───── Entries provided ─────

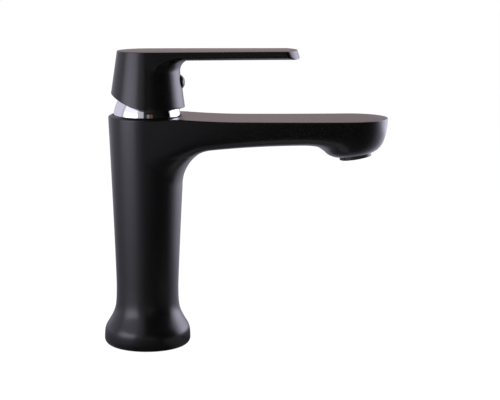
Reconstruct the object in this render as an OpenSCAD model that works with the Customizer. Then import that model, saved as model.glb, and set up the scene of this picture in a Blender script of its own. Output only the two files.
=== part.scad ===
// Single-lever basin mixer: waisted column, wide flat spout, lever handle,
// 35 mm ceramic disc cartridge and a tilted aerator.
// Origin: centre of the foot's underside. +X runs along the spout, +Z up. Millimetres.

/* [Column] */
// Height of the flat top above the basin
body_h = 133.4; // [128:0.2:150]
// Widest diameter of the foot
foot_d = 50.2; // [47:0.2:56]
// Radius of the foot's rounded lower edge
foot_round = 2.6; // [1:0.2:3.4]
// Height at which the foot's flare is halfway in
flare_z = 15.3; // [13:0.1:18]
// Length over which the flare fades
flare_len = 3.2; // [2.4:0.1:4]
// Diameter of the waist
waist_d = 36; // [35:0.2:39]
// Height of the waist
waist_z = 34; // [30:1:42]
// Diameter of the column at its top
top_d = 44; // [43.4:0.2:48]
// How late the column widens above the waist, 1 is a straight cone
widen_pow = 1.15; // [1:0.05:1.5]

/* [Spout] */
// Distance from the column's axis to the centre of the round end
reach = 116; // [100:1:140]
// Diameter of the round end
end_d = 45.4; // [43:0.2:48]
// How far the long sides draw in at mid-length
side_draw = 0.5; // [0:0.1:1.5]
// Thickness of the spout at its end
tip_t = 13.2; // [12:0.2:16]
// Extra thickness that the underside gains at the column's axis
root_drop = 8; // [4:0.2:10]
// Distance from the axis where the underside stops rising
drop_run = 100; // [85:1:110]
// Rounding of the spout's lower edges
edge_round = 4; // [2:0.5:5]
// Size of the fillet between the column and the underside
root_fillet = 18.5; // [14:0.5:22]
// Radius of the rounded top rim
rim_round = 0.7; // [0.3:0.1:1]

/* [Spout end] */
// Tilt of the water jet towards the user, in degrees
jet_tilt = 10; // [0:1:14]
// Depth of the bowl under the flat top, along the jet
bowl_depth = 21.4; // [20:0.2:24]
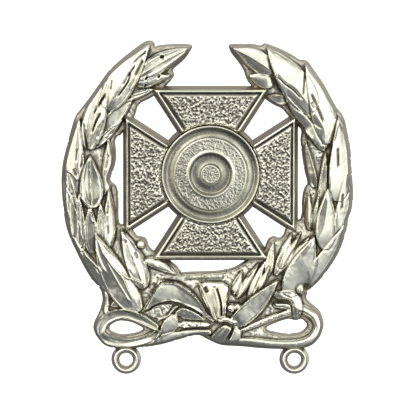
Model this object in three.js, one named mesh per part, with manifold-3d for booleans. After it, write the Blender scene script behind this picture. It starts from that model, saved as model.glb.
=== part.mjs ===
// A pin-back qualification badge: a four-armed cross with a target, in a laurel wreath tied with a ribbon.
//
// The badge is drawn lying on its back: x to the right, y up the badge and z towards the viewer, with z = 0
// at the flat back. The outer group then stands it up, so in the finished part +Z is up and the front looks
// along -Y. All sizes are millimetres.

import * as THREE from "three";
import { mergeVertices } from "three/addons/utils/BufferGeometryUtils.js";
import Module from "manifold-3d";

const wasm = await Module();
wasm.setup();

// ---- Driving dimensions ----

const GAP = 0.04; // between soldered neighbours
const RUNNING_GAP = 0.06; // between pieces that move on each other

const WALL_HEIGHT = 1.5; // back plane to the top of the side walls
const DRAFT = 0.42; // how far a side wall leans in over WALL_HEIGHT
const GROUND_HEIGHT = 0.95; // floor between the leaves

const CROSS_HALF = 8.0; // centre to the end of an arm
const ARM_END_HALF = 5.3; // half the width of an arm's end
const ARM_NECK = [2.62, 3.86]; // where an arm's side meets the hub: half width, distance from the centre
const RIM_WIDTH = 0.5; // of the border round an arm's sunk field, at the arm's end
const SIDE_RIM_WIDTH = 1.15; // and along the arm's sides, measured across the end
const NECK_RIM_WIDTH = 0.25;
const FIELD_DEPTH = 0.35; // recess of an arm's field below its rim
const FIELD_DRAFT = 0.1;
const HUB_RADIUS = 5.15;
const SEAT_HEIGHT = 0.9; // step on the cross that carries the target

const TARGET_RADIUS = 4.65;
const TARGET_HEIGHT = 2.2;

const EYELET_RADIUS = 1.45;
const EYELET_HOLE_RADIUS = 0.7;
const EYELET_CENTRES = { left: [-8.1, -17.9], right: [8.05, -17.9] };

const PIN_DEPTH = 1.5; // behind the back plane to the pin's centre line
const PIN_RADIUS = 0.3;
const HINGE_X = -6.3;
const CATCH_X = 6.1;
const POINT_X = 6.75;
const BASE_PLATE = 0.35; // thickness of the plates soldered to the back
const BASE_HALF_HEIGHT = 1.3;
const HINGE_BASE_HALF = 1.2;
const CATCH_BASE_HALF = 1.1;
const SOLDER = 0.02; // between a base plate and the back
const RIVET_RADIUS = 0.3;
const RIVET_HEAD_RADIUS = 0.5;
const RIVET_HEAD_HEIGHT = 0.16;
const EYE_RADIUS = 0.72;
const EYE_HALF_THICKNESS = 0.3;
const EAR_THICKNESS = 0.38;
const EAR_RADIUS = 0.8;
const HOUSING_RADIUS = 1.12;
const HOUSING_HALF_LENGTH = 0.5;
const ROTOR_RADIUS = 0.78;
const ROTOR_BORE = 0.44;
const COLLAR_RADIUS = 0.98;
const COLLAR_LENGTH = 0.26;
const SLOT_HALF = 0.38; // half the width of the mouth that the pin drops into
const FOOT_HALF = 0.62; // half the width of the housing's foot
const LEVER_ANGLE = 60; // degrees from straight behind the badge, pin free to open
const LEVER_REACH = 2.05;
const LEVER_WIDTH = 0.72;

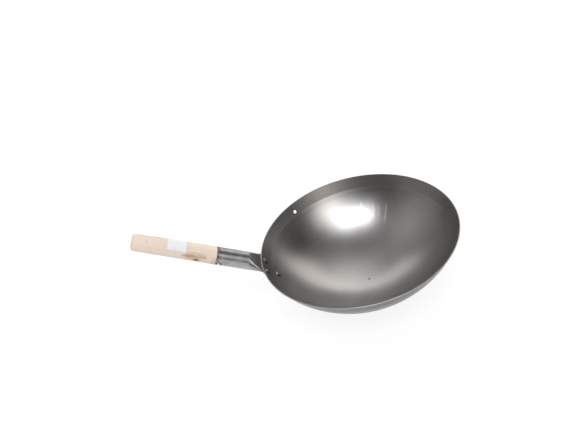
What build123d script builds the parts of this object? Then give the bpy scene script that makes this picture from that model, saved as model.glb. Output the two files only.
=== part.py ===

─────

Goal :: Repeat the material word for word from its opening line up to and including the line containing "spout, +Z up. Millimetres.".

In response ::
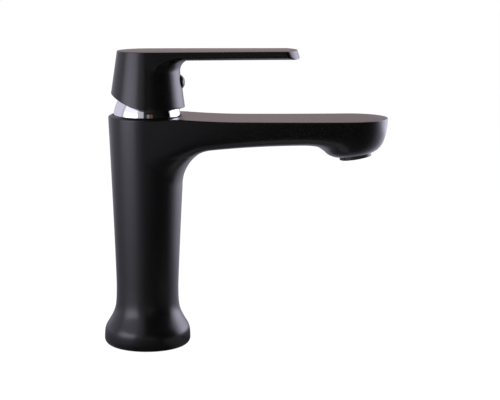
Reconstruct the object in this render as an OpenSCAD model that works with the Customizer. Then import that model, saved as model.glb, and set up the scene of this picture in a Blender script of its own. Output only the two files.
=== part.scad ===
// Single-lever basin mixer: waisted column, wide flat spout, lever handle,
// 35 mm ceramic disc cartridge and a tilted aerator.
// Origin: centre of the foot's underside. +X runs along the spout, +Z up. Millimetres.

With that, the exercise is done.